С учетом ресурсных ограничений Москвы для обеспечения собственных интересов Россия вынуждена полагаться на выстраивание кооперативных отношений с различными игроками в регионе. В условиях сохраняющейся острой конфликтности в отношениях между большинством стран Ближнего и Среднего Востока подобная стратегия предполагает активное политическое маневрирование.
Наметившаяся консолидация региона вокруг оси противостояния Тегерана и противостоящей ему коалиции сужала пространство для такой гибкости. Сейчас же происходящая на глазах реконфигурация международной среды в регионе, напротив, создает для Москвы новые возможности. Вызревающая гораздо более фрагментированная карта политических альянсов и противостояний воссоздает потребность в ее посреднических возможностях.

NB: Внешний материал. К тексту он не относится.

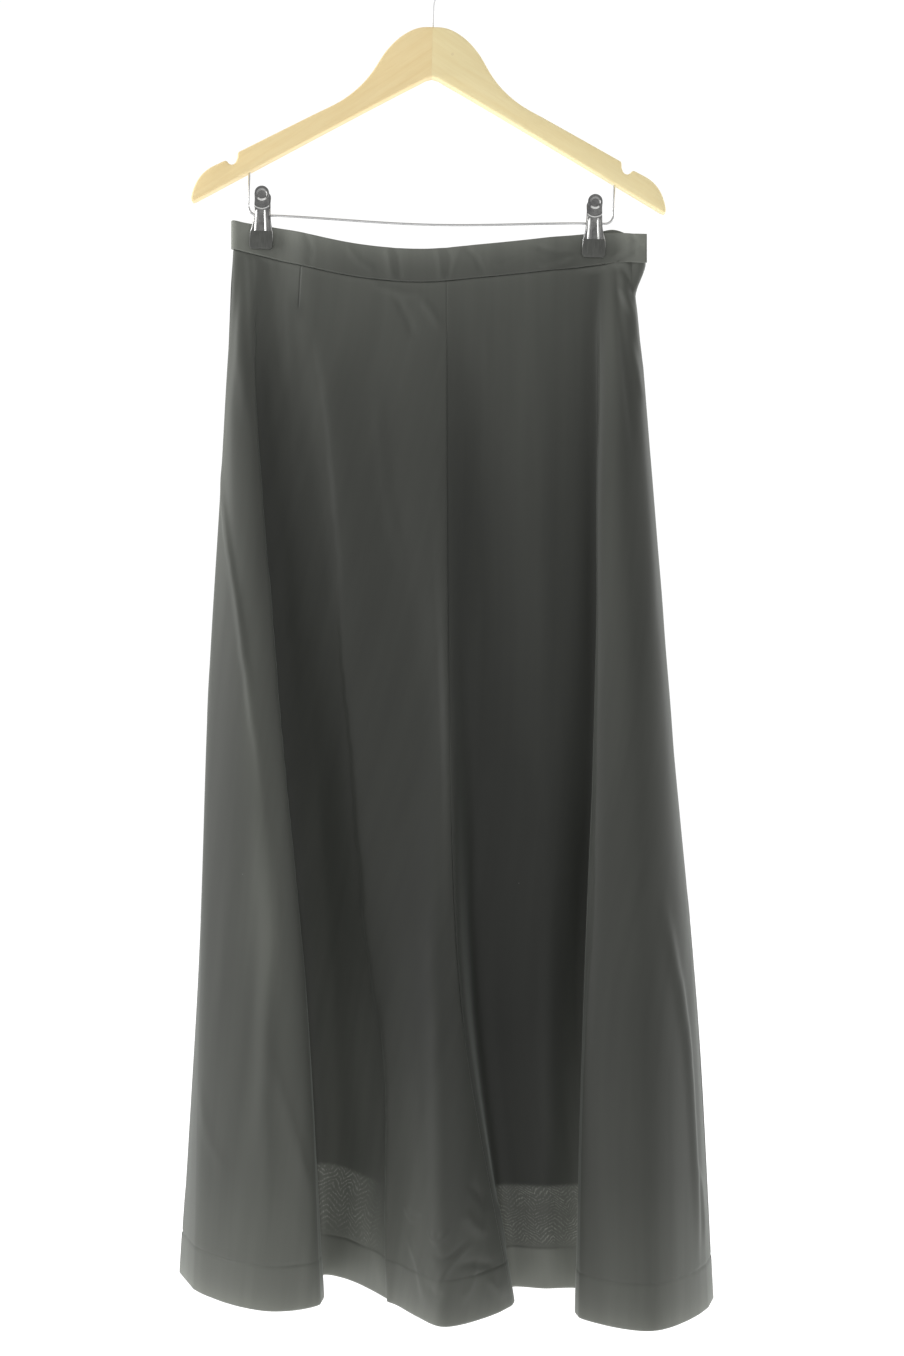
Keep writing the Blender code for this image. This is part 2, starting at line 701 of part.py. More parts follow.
def build_clip(side, place, meshes, collection, steel, parent):
    """Front and back plate, their covers and the spring, on an empty."""
    clip = bpy.data.objects.new("clip_" + side, None)
    collection.objects.link(clip)
    clip.parent = parent
    clip.location = place
    for face, turn in (("front", 0.0), ("back", math.pi)):
        for part_name in ("plate", "cover"):
            name = f"clip_{side}_{face}_{part_name}"
            piece = add_object(name, meshes[face, part_name], collection, None, clip)
            piece.rotation_euler.z = turn
    build_wire(f"clip_{side}_spring", spring_points(), SPRING_WIRE, collection, steel, clip, 1)


# The whole object

def clear_scene():
    for piece in list(bpy.data.objects):
        bpy.data.objects.remove(piece, do_unlink=True)


def add_collection(name):
    collection = bpy.data.collections.new(name)
    bpy.context.scene.collection.children.link(collection)
    return collection


def build_hanger(collection, cutters):
    hanger = bpy.data.objects.new("hanger", None)
    collection.objects.link(hanger)
    hanger.rotation_euler = (0, HANG_TILT, 0)
    wood = make_material("pale wood", (0.80, 0.67, 0.40), 0.5)
    steel = make_material("bright steel", (0.75, 0.76, 0.78), 0.2, 1.0)
    coat = make_material("dark jaw coating", (0.03, 0.03, 0.035), 0.55)
    build_wood(collection, cutters, wood, hanger)
    build_wire("hook", hook_points(), HOOK_WIRE, collection, steel, hanger, 3)
    build_wire("clip_bar", bar_points(), BAR_WIRE, collection, steel, hanger)
    cover = cover_mesh("clip_cover", cutters)
    meshes = {
        ("front", "plate"): plate_mesh("clip_front_plate", cutters, FRONT_EARS),
        ("back", "plate"): plate_mesh("clip_back_plate", cutters, BACK_EARS),
        ("front", "cover"): cover,
        ("back", "cover"): cover,
    }
    for (face, part_name), mesh in meshes.items():
        mesh.materials.clear()
        mesh.materials.append(coat if part_name == "cover" else steel)
        mesh.shade_smooth()
        mesh.set_sharp_from_angle(angle=math.radians(SMOOTH_ANGLE))
    for side, across in (("left", -CLIP_HALF), ("right", CLIP_HALF)):
        build_clip(side, (across, 0, bar_height(across)), meshes, collection, steel, hanger)


def build_skirt(collection):
    cloth = make_material("dark crepe", (0.045, 0.048, 0.047), 0.5)
    for name, start, end in PANELS:
        build_panel(name, start, end, collection, cloth)
    build_band("waistband_front", band_front_path(), collection, cloth)
    build_band("waistband_back", band_back_path(), collection, cloth)


def main():
    clear_scene()
    collection = add_collection("skirt_on_clip_hanger")
    cutters = add_collection("cutters")
    build_skirt(collection)
    build_hanger(collection, cutters)
    bpy.context.view_layer.update()


main()
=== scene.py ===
# Looks of a dark A-line skirt that hangs by its band from a wooden clip hanger.
# Metres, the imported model's frame: +X to the viewer's right, the front toward -Y, +Z up.

import math

import bmesh
import bpy
import numpy as np
from mathutils import Matrix, Vector


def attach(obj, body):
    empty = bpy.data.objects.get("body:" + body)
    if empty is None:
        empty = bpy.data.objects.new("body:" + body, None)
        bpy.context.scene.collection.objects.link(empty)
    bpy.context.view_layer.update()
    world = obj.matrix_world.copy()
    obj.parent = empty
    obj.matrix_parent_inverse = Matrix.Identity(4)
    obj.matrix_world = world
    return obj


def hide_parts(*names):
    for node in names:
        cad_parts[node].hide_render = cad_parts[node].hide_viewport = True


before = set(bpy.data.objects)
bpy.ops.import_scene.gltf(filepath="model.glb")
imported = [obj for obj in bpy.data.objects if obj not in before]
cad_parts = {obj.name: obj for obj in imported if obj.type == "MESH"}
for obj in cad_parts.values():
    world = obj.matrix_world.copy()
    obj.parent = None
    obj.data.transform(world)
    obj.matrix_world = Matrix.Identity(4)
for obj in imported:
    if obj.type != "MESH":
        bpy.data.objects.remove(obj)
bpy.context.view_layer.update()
print("loaded", len(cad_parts), "nodes")

mm = 0.001


# Shader maths as expressions

class Signal:
    def __init__(self, tree, socket=None):
        self.tree, self.socket = tree, socket

    def make(self, kind, settings=None, inputs=None, output=0):
        node = self.tree.nodes.new(kind)
        for name, value in (settings or {}).items():
            if name == "stops":
                for element, (place, color) in zip(node.color_ramp.elements, value):
                    element.position, element.color = place, (*color, 1)
            else:
                setattr(node, name, value)
        for name, value in (inputs or {}).items():
            if isinstance(value, Signal):
                self.tree.links.new(value.socket, node.inputs[name])
            else:
                node.inputs[name].default_value = value
        return Signal(self.tree, node.outputs[output])

    def math(self, operation, *values):
        return self.make("ShaderNodeMath", {"operation": operation}, dict(enumerate(values)))

    def __add__(self, other): return self.math("ADD", self, other)
    def __radd__(self, other): return self.math("ADD", other, self)
    def __sub__(self, other): return self.math("SUBTRACT", self, other)
    def __rsub__(self, other): return self.math("SUBTRACT", other, self)
    def __mul__(self, other): return self.math("MULTIPLY", self, other)
    def __rmul__(self, other): return self.math("MULTIPLY", other, self)
    def __gt__(self, other): return self.math("GREATER_THAN", self, other)
    def __pow__(self, other): return self.math("POWER", self, other)


def newMaterial(name, **values):
    material = bpy.data.materials.new(name)
    material.use_nodes = True
    shader = material.node_tree.nodes["Principled BSDF"]
    for key, value in values.items():
        shader.inputs[key.replace("_", " ")].default_value = value
    return material, shader, Signal(material.node_tree)


def feed(signal, shader, name):
    signal.tree.links.new(signal.socket, shader.inputs[name])


def mixColors(signal, factor, first, second, blend="MIX"):
    first, second = (color if isinstance(color, Signal) else (*color, 1)
                     for color in (first, second))
    return signal.make("ShaderNodeMix", {"data_type": "RGBA", "blend_type": blend},
                       {0: factor, 6: first, 7: second}, 2)


def ramp(signal, factor, *stops):
    return signal.make("ShaderNodeValToRGB", {"stops": stops}, {"Fac": factor})


def rising(signal, value, start, end, low=0.0, high=1.0):
    return signal.make("ShaderNodeMapRange", {"interpolation_type": "SMOOTHSTEP"},
                       {"Value": value, "From Min": start, "From Max": end,
                        "To Min": low, "To Max": high})


def objectPlace(signal):
    return signal.make("ShaderNodeTexCoord", output="Object")


def placed(signal, source, scale=(1, 1, 1), turn=(0, 0, 0)):
    return signal.make("ShaderNodeMapping", None,
                       {"Vector": source, "Scale": scale, "Rotation": turn})


def alongAxis(signal, vector, axis):
    return signal.make("ShaderNodeSeparateXYZ", None, {"Vector": vector}, axis)


def painted(signal, name):
    return signal.make("ShaderNodeAttribute", {"attribute_name": name}, output="Fac")


def noise(signal, source, scale, detail=2.0, rough=0.5, distortion=0.0):
    return signal.make("ShaderNodeTexNoise", None,
                       {"Vector": source, "Scale": scale, "Detail": detail,
                        "Roughness": rough, "Distortion": distortion})


def bump(signal, height, depth, strength, under=None):
    inputs = {"Height": height, "Distance": depth, "Strength": strength}
    if under is not None:
        inputs["Normal"] = under
    return signal.make("ShaderNodeBump", None, inputs)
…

В результате именно в этом регионе наиболее четко просматриваются контуры практической реализации часто декларируемой Москвой концепции многовекторной сетевой дипломатии. Конечно, с одной стороны, у России сегодня нет твердых союзников на Ближнем и Среднем Востоке, каковыми для СССР последовательно выступали сначала Египет, а потом Сирия. Но с другой – и круг ее постоянных противников уже: ни Израиль, ни Иран, ни Турция, ни монархии Персидского залива не входят в их число. Со всеми ними удается поддерживать порой трудный, но конструктивный диалог.
Постоянный противник для России в регионе, по сути, только один – радикальный исламизм. И это в долгосрочной перспективе сближает ее политику с интересами других государств, которые разделяют ее опасения. Россия готова даже к кооперации с той частью исламистского движения, которая отказывается от планов идеологической экспансии в ее непосредственном ареале.
В самом деле, опыт последних нескольких лет подтверждает, что российское присутствие в регионе востребовано и в более широком плане. Москва воспринимается все шире в качестве внешнего игрока, сотрудничество с которым способствует повышению самостоятельности местных государств во внутренней и международной политике. Хотя Россия по своим объективным параметрам, естественно, не может выступать противовесом США, страны региона используют сотрудничество с ней для того, чтобы диверсифицировать собственный портфель международных и внешнеэкономических связей. Самым ценным для них представляется отсутствие в политике Москвы увязки экономического взаимодействия с политическими целями, то есть именно того, что так типично для линии США и так раздражает.